Le débat se poursuit. A une question sur le franc CFA et "l'or du Burkina" qui serait déposé à la Banque de France, et s'il a "peur" d'en parler, Macron rétorque : "Qui fait des études d'économie ici ?" Aucune main ne se lève... "Si quelqu’un peut me dire où l’or burkinabè est caché à Paris je suis preneur ! Il n'y en a pas, il faut être sérieux. Tout le monde va se calmer".

Avant d'expliquer, pédagogique, qu'il existe bien des dépôts de réserve à la Banque centrale indispensables pour garantir une monnaie.

"N’ayez pas des obsessions", poursuit-il sur le CFA. "Si demain quelqu'un décide de ne plus en être membre, il n’y est plus". Se retournant vers le place toujours vacante du président Kaboré, il ironise : "Dès qu’il aura réparé la clim' de l’amphithéâtre il sortira de la zone franc, vous l’avez compris !"

"Ce n'est pas aussi facile qu'il le dit car il y a un risque que la France retire tous ses intérêts. Donc la sortie du franc CFA se présente comme un couteau tranchant pour nous-mêmes", estime un étudiant.

Macron s'agace : "N’ayez pas ce discours de revendication post-colonialiste qui n’est pas de votre génération. N’ayez pas une approche bêtement post-coloniale ou anti-impérialiste".

Quand un étudiant lui demande d'ouvrir les frontières aux migrants, il répond : "Je ne peux pas expliquer à mes classes moyennes qui ont travaillé, qui paient des impôts, que c'est formidable, qu'on va accueillir tout le monde. C'est ridicule, qui va financer ça ? Vous allez nourrir le racisme et la xénophobie. Ca n'existe pas les frontières ouvertes à tous les vents, ça ne marche pas".
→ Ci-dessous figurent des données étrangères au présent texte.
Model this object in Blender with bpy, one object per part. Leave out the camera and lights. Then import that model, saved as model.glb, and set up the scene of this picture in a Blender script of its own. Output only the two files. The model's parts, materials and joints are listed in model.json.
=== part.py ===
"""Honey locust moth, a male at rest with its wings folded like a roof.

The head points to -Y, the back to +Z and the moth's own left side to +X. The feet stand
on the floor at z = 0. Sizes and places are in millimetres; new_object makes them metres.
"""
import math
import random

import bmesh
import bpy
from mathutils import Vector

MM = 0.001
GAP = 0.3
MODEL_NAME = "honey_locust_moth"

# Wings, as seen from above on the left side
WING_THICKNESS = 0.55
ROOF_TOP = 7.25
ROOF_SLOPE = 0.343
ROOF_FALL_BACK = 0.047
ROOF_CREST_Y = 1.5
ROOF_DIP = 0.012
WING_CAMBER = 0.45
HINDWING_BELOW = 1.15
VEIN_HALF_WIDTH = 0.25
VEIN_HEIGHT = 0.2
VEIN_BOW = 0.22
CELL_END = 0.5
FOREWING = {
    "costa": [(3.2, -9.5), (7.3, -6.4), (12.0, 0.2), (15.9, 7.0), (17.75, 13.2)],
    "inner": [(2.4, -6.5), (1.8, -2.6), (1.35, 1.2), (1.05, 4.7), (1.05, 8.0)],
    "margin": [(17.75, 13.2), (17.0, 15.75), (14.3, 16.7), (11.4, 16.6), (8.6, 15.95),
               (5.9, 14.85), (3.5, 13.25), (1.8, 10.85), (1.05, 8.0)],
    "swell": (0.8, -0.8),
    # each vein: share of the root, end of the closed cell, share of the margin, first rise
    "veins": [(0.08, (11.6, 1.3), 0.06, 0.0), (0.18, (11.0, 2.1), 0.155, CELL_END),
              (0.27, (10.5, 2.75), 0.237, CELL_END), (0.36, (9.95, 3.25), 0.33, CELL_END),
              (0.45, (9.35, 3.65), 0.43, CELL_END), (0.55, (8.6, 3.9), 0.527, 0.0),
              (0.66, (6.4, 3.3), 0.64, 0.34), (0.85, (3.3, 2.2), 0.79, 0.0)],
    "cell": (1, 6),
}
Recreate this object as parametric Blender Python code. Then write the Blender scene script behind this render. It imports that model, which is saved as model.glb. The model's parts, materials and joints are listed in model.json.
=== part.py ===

Sur l'esclavage en Libye, il attaque : "Qui sont les auteurs du trafic ? Ce sont des Africains, mon ami! Posez-vous la question, arrêtez de dire que le problème, c’est l'autre. Il y a des Africains qui escalavagisent d’autres Africains. Nous les combattrons mais ne venez pas me faire des leçons de morale. Il ne faut aucun propos simpliste. Ces scènes sont intolérables pour moi autant que pour vous".

Beaucoup d'étudiants sont séduits... Surtout par la forme. "Son discours était beau mais qu'il se rappelle qu'il ne doit pas se limiter à la rhétorique", réagit Sawadogo François. Il est venu s'imprégner de nos réalités. On attend de voir ce qui va être fait en faveur de la jeunesse burkinabè et africaine. On espère qu'il mettra en application son discours".